[Source records]
============================================================

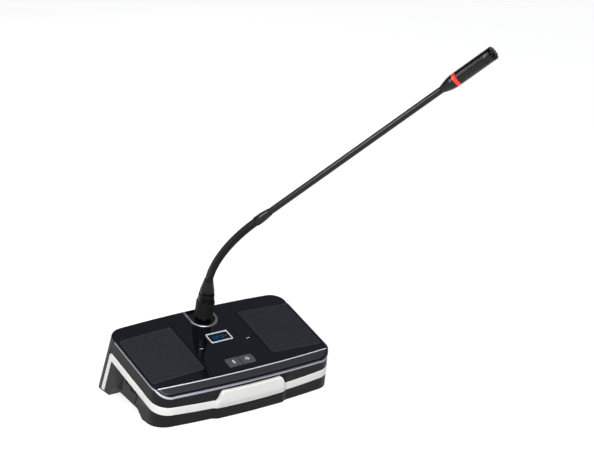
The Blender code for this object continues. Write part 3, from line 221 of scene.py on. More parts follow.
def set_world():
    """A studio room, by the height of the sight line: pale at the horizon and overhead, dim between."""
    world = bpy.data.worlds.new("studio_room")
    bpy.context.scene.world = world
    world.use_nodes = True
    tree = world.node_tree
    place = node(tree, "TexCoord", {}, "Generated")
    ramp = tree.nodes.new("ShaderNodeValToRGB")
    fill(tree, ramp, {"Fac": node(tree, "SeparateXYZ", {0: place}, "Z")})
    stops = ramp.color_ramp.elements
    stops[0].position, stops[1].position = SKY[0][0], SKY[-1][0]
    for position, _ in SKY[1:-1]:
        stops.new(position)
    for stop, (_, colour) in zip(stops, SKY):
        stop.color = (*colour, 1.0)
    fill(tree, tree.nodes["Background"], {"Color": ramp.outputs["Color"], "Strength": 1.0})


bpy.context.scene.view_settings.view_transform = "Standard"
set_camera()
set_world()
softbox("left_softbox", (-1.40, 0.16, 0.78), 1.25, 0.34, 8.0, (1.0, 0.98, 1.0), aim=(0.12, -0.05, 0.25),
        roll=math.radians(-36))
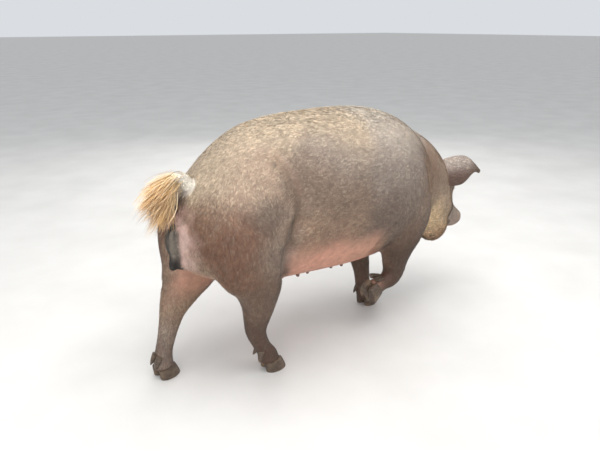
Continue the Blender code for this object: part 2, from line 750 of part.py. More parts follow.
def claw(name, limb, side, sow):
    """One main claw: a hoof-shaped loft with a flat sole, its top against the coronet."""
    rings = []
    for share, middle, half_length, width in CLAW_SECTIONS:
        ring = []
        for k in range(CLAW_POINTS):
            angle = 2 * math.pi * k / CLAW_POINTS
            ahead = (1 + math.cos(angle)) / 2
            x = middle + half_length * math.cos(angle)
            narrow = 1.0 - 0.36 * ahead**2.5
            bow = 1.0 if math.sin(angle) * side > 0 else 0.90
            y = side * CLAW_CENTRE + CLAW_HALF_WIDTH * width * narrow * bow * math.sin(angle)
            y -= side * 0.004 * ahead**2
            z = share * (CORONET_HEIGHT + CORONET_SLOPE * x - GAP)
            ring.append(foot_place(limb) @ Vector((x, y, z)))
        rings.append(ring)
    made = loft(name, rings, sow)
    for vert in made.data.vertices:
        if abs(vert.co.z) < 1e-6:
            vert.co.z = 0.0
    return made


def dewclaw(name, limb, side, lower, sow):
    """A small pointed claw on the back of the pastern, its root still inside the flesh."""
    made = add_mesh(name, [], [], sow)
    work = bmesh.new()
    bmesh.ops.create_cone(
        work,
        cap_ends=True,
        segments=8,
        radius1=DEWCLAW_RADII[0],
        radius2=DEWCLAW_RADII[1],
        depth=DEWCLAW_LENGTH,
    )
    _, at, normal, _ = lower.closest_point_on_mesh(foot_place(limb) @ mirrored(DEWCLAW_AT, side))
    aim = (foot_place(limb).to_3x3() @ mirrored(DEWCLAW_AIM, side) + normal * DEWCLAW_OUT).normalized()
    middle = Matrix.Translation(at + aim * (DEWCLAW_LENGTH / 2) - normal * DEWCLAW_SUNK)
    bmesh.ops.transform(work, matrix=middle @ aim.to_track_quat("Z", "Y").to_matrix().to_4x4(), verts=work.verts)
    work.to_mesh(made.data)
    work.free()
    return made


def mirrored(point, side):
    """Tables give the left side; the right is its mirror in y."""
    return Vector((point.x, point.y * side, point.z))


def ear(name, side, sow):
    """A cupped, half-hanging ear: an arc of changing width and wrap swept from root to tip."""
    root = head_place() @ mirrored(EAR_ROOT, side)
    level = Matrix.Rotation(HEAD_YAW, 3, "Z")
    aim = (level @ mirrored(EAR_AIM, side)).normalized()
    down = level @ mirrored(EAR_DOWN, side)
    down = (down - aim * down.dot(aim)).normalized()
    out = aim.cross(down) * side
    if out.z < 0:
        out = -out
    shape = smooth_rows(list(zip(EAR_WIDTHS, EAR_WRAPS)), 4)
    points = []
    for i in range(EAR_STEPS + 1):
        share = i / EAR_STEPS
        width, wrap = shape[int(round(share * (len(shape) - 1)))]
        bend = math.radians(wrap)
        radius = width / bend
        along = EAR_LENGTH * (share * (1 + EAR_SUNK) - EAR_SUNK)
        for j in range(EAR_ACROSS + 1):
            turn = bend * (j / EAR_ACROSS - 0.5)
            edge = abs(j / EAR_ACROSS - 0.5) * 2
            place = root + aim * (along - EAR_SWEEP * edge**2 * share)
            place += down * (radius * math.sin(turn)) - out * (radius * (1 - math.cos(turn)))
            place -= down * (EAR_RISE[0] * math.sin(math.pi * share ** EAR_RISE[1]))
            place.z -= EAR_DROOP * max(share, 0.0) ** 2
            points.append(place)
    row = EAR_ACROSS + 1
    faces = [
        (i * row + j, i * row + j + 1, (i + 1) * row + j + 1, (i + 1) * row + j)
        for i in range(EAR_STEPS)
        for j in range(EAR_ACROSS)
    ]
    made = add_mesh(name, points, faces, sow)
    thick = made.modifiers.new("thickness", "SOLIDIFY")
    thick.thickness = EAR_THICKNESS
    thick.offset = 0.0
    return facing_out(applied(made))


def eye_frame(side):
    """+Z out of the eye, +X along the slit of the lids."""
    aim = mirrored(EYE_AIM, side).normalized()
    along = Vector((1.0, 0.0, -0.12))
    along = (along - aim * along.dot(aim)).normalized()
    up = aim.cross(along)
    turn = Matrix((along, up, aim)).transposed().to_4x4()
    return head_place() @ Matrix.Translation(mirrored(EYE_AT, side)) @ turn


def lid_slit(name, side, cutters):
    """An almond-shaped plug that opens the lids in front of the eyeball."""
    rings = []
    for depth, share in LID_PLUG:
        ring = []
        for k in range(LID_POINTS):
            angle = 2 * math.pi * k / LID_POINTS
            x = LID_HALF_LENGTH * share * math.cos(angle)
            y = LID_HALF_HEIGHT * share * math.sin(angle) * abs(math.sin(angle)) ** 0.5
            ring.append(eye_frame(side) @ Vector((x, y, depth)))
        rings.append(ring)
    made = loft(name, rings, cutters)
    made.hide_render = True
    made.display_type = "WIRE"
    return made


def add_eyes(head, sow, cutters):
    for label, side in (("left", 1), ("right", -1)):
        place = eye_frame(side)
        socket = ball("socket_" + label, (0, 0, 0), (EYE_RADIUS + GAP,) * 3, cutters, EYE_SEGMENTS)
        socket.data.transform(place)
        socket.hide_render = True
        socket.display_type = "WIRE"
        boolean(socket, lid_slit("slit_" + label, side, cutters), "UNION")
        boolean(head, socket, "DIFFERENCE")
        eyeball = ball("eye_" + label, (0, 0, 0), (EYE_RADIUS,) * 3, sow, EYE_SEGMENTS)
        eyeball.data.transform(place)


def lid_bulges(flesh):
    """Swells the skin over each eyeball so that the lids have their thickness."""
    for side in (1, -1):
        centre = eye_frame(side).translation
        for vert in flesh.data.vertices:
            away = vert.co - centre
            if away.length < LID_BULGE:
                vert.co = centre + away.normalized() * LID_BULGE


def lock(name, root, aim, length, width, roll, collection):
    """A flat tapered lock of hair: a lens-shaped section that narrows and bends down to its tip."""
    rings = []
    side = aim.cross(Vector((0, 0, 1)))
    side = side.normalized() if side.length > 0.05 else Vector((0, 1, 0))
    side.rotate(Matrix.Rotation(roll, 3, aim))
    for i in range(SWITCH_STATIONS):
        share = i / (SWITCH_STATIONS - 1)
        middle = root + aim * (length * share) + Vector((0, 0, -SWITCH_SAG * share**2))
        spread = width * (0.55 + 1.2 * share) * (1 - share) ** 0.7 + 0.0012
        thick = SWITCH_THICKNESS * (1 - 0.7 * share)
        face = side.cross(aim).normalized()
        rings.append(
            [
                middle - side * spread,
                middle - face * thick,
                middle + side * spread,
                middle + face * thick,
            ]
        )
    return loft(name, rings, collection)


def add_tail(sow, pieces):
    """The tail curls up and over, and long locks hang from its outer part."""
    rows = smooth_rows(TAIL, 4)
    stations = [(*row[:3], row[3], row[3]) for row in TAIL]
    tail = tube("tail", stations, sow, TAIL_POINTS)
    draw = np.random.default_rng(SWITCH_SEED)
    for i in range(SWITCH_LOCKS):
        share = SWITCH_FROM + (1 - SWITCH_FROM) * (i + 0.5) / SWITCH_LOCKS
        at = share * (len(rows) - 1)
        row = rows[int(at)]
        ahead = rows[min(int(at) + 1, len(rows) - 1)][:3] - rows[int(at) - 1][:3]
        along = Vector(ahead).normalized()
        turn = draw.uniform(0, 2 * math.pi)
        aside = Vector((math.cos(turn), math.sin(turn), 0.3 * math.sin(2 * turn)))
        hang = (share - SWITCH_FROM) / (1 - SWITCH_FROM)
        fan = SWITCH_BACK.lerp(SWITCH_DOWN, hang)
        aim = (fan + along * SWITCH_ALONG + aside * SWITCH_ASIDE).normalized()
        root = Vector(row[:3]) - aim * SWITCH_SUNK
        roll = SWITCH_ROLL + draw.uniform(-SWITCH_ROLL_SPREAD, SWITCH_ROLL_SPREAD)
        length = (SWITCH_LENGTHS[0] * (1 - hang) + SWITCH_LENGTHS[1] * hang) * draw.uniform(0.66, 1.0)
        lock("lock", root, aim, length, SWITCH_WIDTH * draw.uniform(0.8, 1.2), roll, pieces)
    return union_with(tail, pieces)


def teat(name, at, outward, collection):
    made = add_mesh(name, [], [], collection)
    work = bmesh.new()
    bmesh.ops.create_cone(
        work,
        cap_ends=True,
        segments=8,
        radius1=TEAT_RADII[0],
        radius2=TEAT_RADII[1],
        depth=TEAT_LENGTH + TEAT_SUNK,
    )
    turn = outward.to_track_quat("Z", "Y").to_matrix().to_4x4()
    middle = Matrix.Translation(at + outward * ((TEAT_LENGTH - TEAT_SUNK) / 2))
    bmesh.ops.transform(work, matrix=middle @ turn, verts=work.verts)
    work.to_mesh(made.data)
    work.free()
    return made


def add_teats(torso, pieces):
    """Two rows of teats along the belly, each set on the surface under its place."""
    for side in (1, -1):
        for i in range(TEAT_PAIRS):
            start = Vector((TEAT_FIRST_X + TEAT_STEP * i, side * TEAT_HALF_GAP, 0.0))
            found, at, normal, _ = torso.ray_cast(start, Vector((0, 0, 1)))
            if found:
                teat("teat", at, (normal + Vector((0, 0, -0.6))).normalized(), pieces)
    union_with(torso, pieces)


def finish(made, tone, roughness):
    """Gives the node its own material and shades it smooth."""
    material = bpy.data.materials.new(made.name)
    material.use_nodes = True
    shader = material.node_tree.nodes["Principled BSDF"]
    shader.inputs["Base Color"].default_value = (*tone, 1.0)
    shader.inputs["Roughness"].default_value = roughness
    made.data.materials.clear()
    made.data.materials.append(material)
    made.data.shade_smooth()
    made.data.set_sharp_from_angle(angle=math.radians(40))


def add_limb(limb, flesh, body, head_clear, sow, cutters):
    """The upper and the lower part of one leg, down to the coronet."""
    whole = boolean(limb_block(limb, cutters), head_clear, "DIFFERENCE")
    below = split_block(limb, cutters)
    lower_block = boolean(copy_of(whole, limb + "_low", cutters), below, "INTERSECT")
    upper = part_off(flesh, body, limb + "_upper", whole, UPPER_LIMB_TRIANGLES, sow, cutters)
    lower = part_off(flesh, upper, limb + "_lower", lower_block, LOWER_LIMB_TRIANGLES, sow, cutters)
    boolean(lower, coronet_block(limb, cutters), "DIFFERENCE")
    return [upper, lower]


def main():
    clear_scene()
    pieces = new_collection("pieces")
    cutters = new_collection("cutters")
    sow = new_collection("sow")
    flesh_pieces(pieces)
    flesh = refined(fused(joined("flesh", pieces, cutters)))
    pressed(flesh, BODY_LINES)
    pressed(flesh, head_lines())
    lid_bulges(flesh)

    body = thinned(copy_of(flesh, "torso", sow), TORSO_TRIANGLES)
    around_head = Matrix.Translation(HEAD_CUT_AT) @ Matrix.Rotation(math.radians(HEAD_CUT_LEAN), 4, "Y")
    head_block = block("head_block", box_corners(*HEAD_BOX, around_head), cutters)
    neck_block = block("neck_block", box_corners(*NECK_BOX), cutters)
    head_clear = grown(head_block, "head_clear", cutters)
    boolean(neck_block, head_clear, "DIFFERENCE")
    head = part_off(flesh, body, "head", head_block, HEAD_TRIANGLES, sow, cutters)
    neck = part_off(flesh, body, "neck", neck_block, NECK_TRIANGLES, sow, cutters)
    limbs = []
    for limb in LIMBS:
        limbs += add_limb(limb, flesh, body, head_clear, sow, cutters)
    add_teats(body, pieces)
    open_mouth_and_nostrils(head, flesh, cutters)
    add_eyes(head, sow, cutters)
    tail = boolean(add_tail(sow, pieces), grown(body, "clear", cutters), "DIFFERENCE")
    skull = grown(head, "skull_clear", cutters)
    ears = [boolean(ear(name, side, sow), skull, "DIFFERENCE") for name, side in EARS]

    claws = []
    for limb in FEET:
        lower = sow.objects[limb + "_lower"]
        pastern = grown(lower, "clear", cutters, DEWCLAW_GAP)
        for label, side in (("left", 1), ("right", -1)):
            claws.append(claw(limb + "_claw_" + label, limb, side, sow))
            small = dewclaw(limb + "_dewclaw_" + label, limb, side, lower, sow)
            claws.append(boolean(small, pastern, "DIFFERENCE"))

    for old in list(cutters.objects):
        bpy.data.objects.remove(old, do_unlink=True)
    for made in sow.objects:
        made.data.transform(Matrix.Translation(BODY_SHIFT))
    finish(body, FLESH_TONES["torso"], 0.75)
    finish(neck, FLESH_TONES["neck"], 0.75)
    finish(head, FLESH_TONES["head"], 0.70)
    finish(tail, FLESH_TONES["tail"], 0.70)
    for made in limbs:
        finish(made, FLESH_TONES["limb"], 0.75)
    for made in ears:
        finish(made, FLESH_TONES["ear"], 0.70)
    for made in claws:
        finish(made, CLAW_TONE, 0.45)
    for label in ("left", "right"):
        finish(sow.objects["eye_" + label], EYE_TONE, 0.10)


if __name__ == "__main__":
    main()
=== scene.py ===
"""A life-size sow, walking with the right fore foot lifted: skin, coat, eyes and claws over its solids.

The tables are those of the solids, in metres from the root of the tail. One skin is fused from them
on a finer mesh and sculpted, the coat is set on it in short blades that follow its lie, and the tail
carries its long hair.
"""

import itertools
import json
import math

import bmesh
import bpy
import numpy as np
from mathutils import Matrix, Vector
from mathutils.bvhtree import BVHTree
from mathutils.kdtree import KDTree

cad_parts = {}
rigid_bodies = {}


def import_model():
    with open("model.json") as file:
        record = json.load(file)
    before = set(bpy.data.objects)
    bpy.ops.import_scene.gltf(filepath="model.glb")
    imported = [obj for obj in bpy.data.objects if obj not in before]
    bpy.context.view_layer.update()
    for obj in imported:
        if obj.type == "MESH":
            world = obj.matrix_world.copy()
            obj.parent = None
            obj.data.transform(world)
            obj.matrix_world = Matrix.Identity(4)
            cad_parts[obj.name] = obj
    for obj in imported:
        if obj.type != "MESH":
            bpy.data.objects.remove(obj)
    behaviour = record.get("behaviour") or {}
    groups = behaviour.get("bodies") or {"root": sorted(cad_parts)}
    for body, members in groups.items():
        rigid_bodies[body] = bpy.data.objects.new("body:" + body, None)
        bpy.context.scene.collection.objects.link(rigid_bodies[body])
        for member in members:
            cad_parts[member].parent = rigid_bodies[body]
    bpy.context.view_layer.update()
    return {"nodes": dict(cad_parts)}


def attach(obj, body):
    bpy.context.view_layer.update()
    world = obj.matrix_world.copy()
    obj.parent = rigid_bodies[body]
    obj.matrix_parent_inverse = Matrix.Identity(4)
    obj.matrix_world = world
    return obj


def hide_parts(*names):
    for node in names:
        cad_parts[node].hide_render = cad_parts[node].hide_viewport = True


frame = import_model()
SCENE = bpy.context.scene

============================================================

Reply with only the number of lines in the material above where the string "More" appears.

In response —
2